State only how many lines contain the string "imported".

**Working data**
___
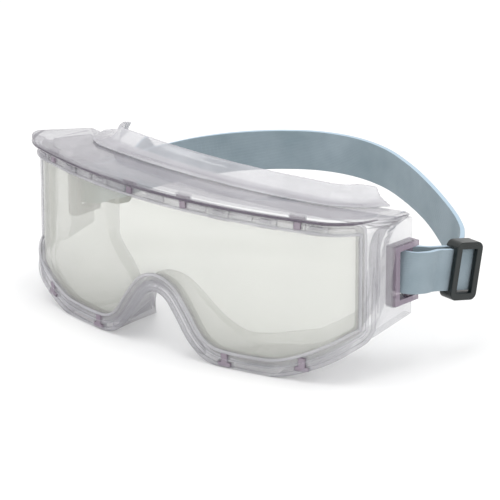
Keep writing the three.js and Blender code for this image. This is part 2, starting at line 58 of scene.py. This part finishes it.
___
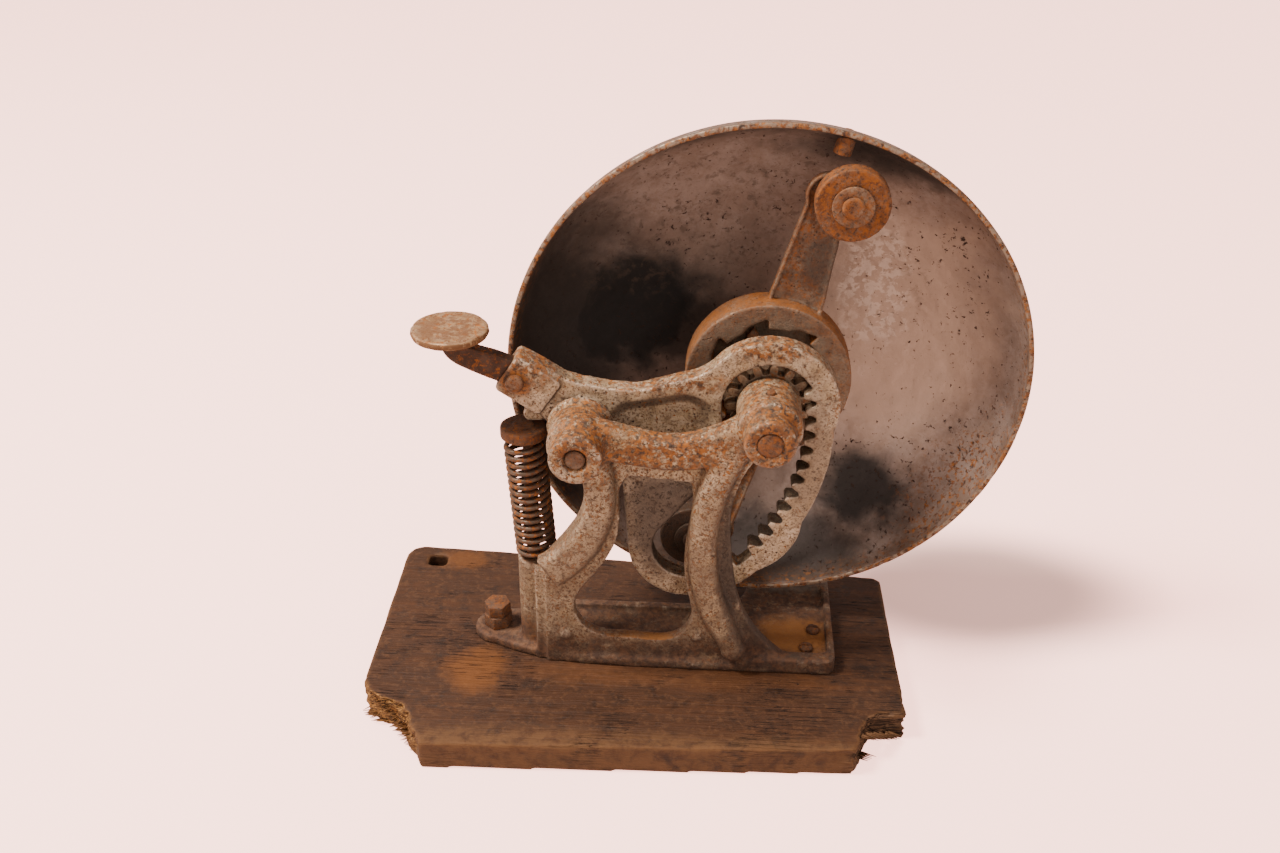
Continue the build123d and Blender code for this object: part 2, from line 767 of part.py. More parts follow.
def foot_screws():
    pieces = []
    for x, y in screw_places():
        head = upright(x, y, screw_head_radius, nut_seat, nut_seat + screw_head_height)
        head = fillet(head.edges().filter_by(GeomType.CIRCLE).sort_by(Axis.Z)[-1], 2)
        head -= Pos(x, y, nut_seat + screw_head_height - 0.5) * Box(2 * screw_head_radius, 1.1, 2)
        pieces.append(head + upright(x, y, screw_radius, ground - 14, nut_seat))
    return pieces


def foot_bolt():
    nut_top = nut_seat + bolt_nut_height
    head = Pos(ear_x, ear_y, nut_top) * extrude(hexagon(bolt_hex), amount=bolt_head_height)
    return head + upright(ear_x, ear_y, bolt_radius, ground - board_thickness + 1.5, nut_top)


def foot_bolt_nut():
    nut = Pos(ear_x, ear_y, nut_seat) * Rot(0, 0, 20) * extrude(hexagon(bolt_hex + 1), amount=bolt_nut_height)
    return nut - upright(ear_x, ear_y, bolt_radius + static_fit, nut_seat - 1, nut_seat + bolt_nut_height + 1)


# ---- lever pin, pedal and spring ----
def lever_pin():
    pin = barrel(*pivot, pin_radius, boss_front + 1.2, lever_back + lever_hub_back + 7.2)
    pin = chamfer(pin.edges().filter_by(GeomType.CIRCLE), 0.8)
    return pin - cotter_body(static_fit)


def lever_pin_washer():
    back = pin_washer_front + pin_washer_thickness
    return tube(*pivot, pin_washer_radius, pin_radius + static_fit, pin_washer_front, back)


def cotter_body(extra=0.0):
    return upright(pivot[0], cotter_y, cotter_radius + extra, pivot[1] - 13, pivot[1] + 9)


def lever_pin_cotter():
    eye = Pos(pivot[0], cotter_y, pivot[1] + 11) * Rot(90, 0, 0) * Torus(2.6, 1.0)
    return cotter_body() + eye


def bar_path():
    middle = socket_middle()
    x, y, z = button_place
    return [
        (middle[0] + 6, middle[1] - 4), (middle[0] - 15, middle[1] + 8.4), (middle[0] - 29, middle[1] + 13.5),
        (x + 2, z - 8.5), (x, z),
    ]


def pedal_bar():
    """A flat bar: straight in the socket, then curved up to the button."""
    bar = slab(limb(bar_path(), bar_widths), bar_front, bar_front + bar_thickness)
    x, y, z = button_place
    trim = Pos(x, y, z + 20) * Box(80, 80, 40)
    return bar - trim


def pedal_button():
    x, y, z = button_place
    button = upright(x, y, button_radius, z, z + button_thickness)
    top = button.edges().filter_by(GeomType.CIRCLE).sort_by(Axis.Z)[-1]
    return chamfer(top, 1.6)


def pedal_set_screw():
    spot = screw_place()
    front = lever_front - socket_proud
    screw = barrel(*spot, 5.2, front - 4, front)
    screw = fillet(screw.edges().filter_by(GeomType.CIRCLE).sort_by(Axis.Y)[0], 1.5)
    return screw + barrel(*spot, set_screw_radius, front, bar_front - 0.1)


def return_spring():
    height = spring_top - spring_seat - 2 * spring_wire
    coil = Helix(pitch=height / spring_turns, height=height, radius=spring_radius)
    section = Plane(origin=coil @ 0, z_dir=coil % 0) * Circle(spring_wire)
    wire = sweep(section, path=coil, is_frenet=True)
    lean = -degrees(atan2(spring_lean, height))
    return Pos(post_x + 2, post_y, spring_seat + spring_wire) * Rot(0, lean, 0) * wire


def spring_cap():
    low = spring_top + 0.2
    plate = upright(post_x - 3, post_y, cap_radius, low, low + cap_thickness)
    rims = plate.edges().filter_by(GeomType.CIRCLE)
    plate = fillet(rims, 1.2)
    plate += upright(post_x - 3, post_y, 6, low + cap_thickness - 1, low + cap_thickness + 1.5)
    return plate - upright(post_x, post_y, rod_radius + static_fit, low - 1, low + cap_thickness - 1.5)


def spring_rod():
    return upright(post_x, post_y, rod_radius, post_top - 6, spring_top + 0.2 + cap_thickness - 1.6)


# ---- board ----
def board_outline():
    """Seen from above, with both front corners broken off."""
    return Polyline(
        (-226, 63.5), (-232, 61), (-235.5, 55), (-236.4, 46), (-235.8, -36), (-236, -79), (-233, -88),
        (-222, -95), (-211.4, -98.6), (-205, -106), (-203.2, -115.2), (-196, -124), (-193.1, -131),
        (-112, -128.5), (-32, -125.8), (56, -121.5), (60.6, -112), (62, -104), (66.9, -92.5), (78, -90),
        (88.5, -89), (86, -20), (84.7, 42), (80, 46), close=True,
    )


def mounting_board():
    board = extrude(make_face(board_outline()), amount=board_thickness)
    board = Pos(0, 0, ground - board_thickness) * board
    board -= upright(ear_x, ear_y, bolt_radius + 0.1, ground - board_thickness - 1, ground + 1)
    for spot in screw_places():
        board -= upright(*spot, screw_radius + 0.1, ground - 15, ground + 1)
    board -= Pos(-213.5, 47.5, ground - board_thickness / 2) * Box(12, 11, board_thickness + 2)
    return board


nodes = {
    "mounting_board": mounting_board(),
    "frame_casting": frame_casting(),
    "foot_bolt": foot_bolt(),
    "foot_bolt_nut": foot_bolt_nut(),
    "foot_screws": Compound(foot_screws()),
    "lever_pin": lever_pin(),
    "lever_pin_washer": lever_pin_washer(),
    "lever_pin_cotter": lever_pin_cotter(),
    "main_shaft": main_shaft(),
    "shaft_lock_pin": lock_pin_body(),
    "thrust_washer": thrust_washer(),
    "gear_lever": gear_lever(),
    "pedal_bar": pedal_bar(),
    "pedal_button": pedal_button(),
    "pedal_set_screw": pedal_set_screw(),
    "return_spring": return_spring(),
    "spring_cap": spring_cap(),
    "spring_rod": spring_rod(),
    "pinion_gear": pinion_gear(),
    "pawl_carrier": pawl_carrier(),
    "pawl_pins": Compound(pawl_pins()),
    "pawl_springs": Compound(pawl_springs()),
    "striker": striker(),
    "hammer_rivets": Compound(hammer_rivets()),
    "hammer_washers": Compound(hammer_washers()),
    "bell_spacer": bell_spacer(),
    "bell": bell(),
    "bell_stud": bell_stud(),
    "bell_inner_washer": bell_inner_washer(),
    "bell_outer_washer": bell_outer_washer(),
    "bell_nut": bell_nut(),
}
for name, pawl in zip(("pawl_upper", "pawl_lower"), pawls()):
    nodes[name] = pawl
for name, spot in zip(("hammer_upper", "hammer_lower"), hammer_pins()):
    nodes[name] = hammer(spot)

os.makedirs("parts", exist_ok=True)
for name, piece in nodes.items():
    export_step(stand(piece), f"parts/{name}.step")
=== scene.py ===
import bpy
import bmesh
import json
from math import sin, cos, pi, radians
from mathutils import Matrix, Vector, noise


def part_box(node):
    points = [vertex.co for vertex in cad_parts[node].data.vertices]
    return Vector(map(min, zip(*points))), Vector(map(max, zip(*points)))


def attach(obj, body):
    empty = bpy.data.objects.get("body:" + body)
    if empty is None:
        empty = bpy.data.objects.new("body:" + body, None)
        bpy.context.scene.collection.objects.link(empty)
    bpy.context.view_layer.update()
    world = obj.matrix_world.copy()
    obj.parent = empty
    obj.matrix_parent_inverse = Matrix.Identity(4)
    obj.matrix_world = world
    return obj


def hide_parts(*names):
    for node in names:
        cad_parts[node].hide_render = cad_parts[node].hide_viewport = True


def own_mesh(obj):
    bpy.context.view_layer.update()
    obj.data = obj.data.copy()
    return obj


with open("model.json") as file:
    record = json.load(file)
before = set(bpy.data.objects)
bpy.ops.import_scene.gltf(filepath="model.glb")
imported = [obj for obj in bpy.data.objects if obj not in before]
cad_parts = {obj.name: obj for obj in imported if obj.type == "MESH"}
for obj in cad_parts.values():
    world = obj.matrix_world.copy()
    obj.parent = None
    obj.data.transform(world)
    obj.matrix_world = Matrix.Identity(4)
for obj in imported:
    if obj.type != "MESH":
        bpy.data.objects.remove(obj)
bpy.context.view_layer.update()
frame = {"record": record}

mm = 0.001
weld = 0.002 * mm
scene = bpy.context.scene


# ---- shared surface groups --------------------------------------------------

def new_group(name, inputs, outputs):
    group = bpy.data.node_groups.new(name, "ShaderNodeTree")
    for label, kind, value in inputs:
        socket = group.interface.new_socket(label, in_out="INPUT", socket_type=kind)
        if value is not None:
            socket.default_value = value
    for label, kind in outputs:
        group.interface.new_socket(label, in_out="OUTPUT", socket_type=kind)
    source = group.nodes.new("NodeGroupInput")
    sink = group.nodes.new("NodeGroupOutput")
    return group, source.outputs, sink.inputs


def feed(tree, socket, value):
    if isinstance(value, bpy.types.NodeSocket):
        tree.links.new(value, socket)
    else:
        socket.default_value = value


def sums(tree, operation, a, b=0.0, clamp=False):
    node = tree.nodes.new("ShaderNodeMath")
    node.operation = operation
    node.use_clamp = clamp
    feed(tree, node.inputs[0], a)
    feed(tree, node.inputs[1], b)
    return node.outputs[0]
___
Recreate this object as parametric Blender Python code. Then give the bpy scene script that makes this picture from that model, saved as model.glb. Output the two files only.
___
**Result below**
3